Data excerpt
## start

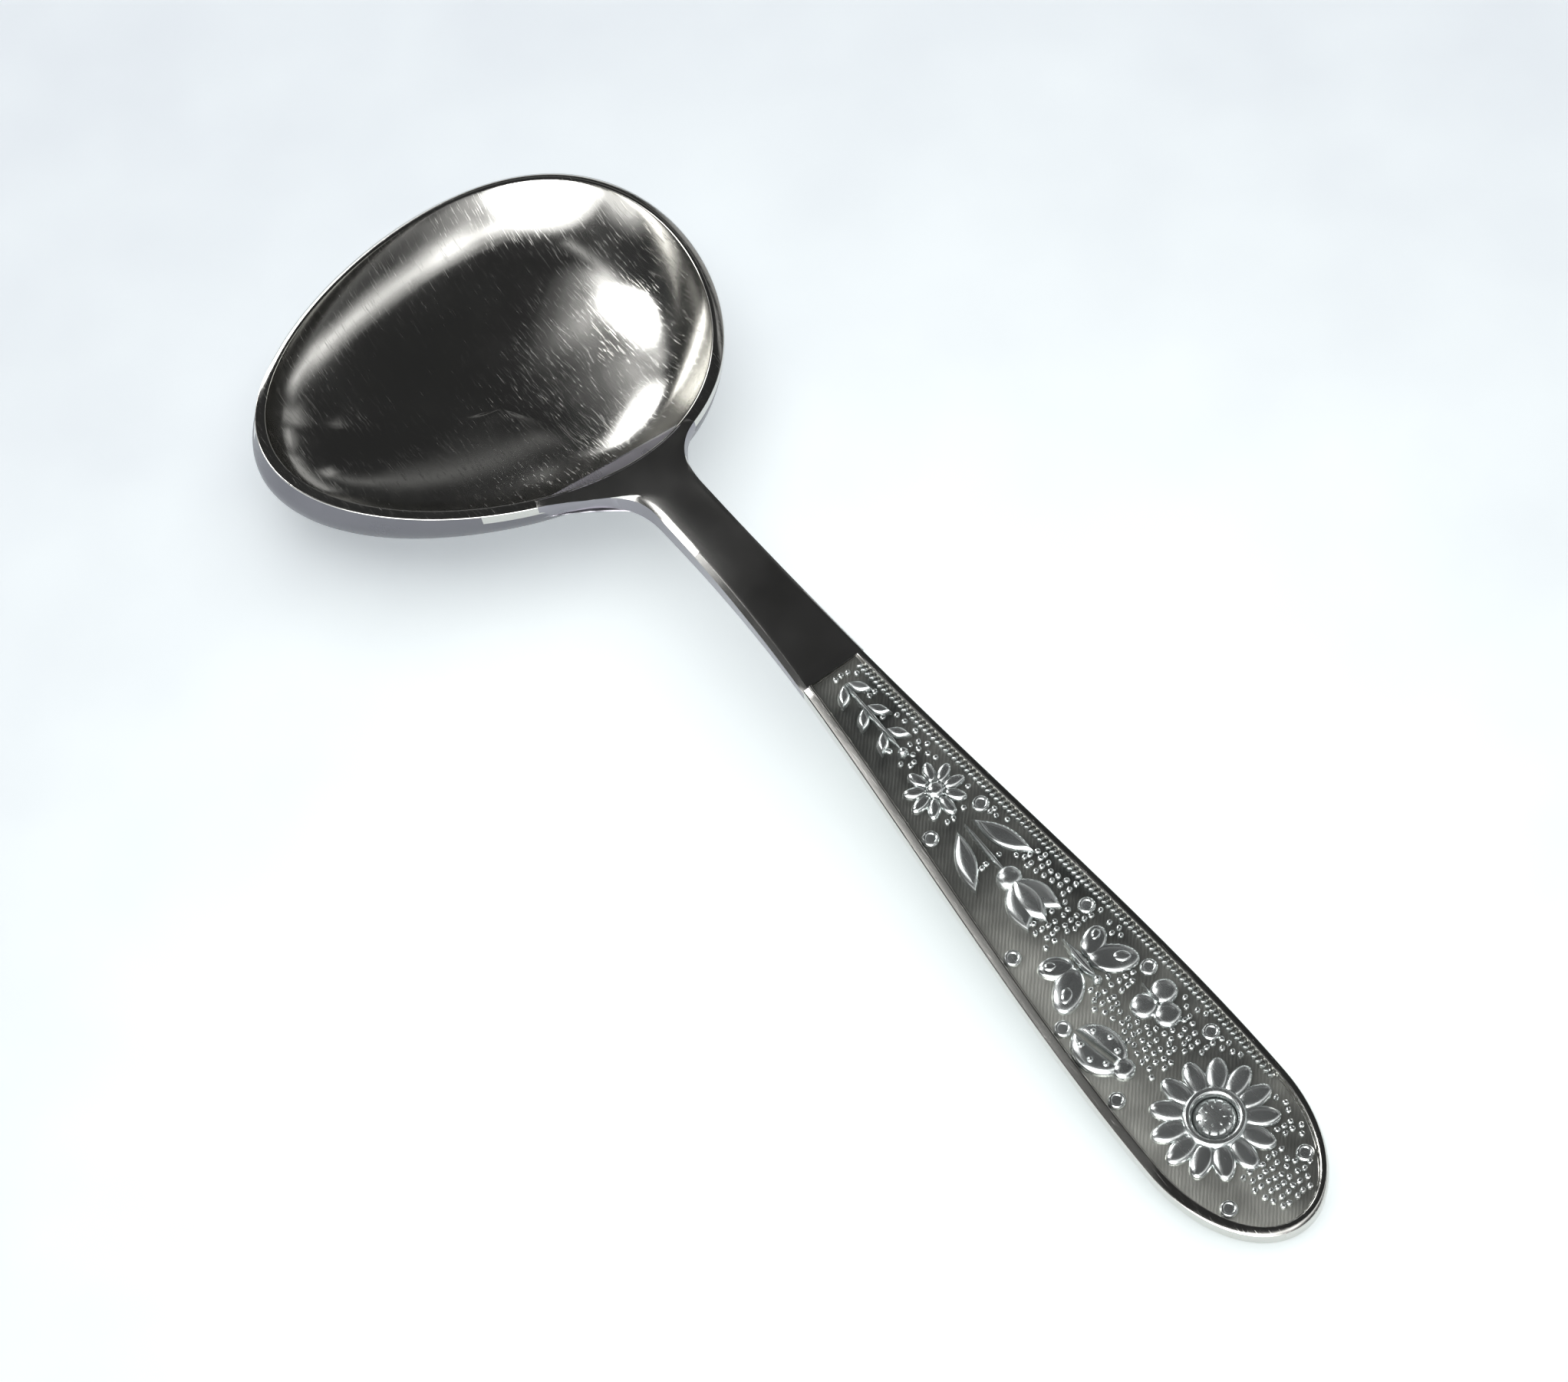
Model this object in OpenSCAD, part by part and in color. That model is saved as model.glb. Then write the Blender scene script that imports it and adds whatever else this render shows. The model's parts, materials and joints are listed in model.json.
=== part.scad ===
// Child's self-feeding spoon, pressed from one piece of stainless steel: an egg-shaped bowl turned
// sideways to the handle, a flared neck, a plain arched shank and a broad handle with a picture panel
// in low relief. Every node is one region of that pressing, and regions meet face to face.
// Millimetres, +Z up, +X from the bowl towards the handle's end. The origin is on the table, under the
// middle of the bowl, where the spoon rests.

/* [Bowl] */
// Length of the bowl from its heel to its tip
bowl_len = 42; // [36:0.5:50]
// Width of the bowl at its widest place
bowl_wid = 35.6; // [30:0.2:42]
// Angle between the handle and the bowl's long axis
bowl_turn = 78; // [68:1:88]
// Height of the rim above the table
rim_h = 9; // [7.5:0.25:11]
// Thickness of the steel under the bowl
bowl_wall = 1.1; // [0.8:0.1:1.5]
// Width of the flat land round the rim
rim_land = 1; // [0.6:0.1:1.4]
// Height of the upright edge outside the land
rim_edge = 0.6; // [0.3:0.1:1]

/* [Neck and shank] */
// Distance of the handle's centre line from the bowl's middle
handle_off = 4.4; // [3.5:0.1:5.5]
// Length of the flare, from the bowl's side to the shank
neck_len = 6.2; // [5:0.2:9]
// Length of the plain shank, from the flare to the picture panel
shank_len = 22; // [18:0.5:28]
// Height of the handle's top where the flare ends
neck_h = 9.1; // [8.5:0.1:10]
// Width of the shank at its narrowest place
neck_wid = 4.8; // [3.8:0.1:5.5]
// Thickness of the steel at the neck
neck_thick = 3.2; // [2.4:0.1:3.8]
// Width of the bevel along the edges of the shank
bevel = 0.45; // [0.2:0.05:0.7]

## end

Stated task
Please give an exact restatement of only the lines from the beginning of the material above to the line with "rim_edge = 0.6; // [0.3:0.1:1]", inclusive.

Written answer
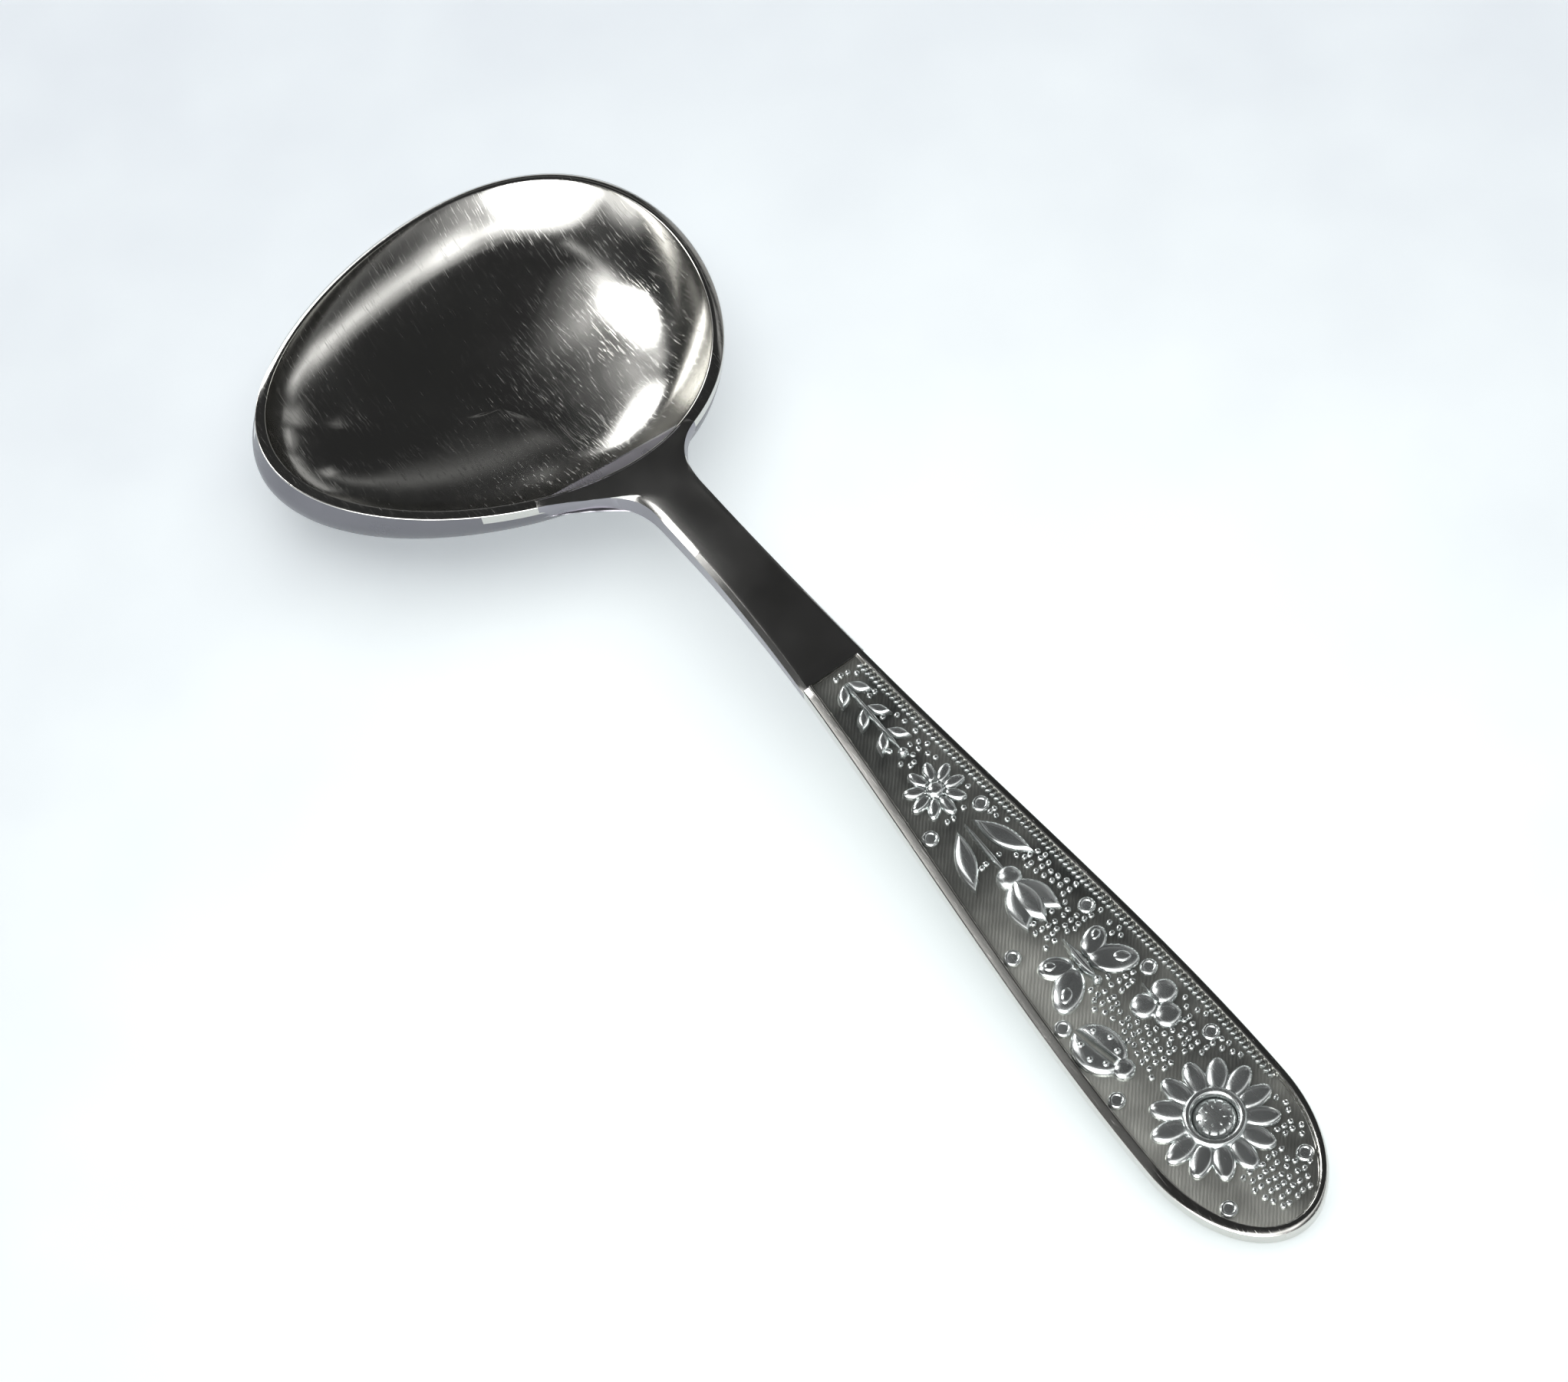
Model this object in OpenSCAD, part by part and in color. That model is saved as model.glb. Then write the Blender scene script that imports it and adds whatever else this render shows. The model's parts, materials and joints are listed in model.json.
=== part.scad ===
// Child's self-feeding spoon, pressed from one piece of stainless steel: an egg-shaped bowl turned
// sideways to the handle, a flared neck, a plain arched shank and a broad handle with a picture panel
// in low relief. Every node is one region of that pressing, and regions meet face to face.
// Millimetres, +Z up, +X from the bowl towards the handle's end. The origin is on the table, under the
// middle of the bowl, where the spoon rests.

/* [Bowl] */
// Length of the bowl from its heel to its tip
bowl_len = 42; // [36:0.5:50]
// Width of the bowl at its widest place
bowl_wid = 35.6; // [30:0.2:42]
// Angle between the handle and the bowl's long axis
bowl_turn = 78; // [68:1:88]
// Height of the rim above the table
rim_h = 9; // [7.5:0.25:11]
// Thickness of the steel under the bowl
bowl_wall = 1.1; // [0.8:0.1:1.5]
// Width of the flat land round the rim
rim_land = 1; // [0.6:0.1:1.4]
// Height of the upright edge outside the land
rim_edge = 0.6; // [0.3:0.1:1]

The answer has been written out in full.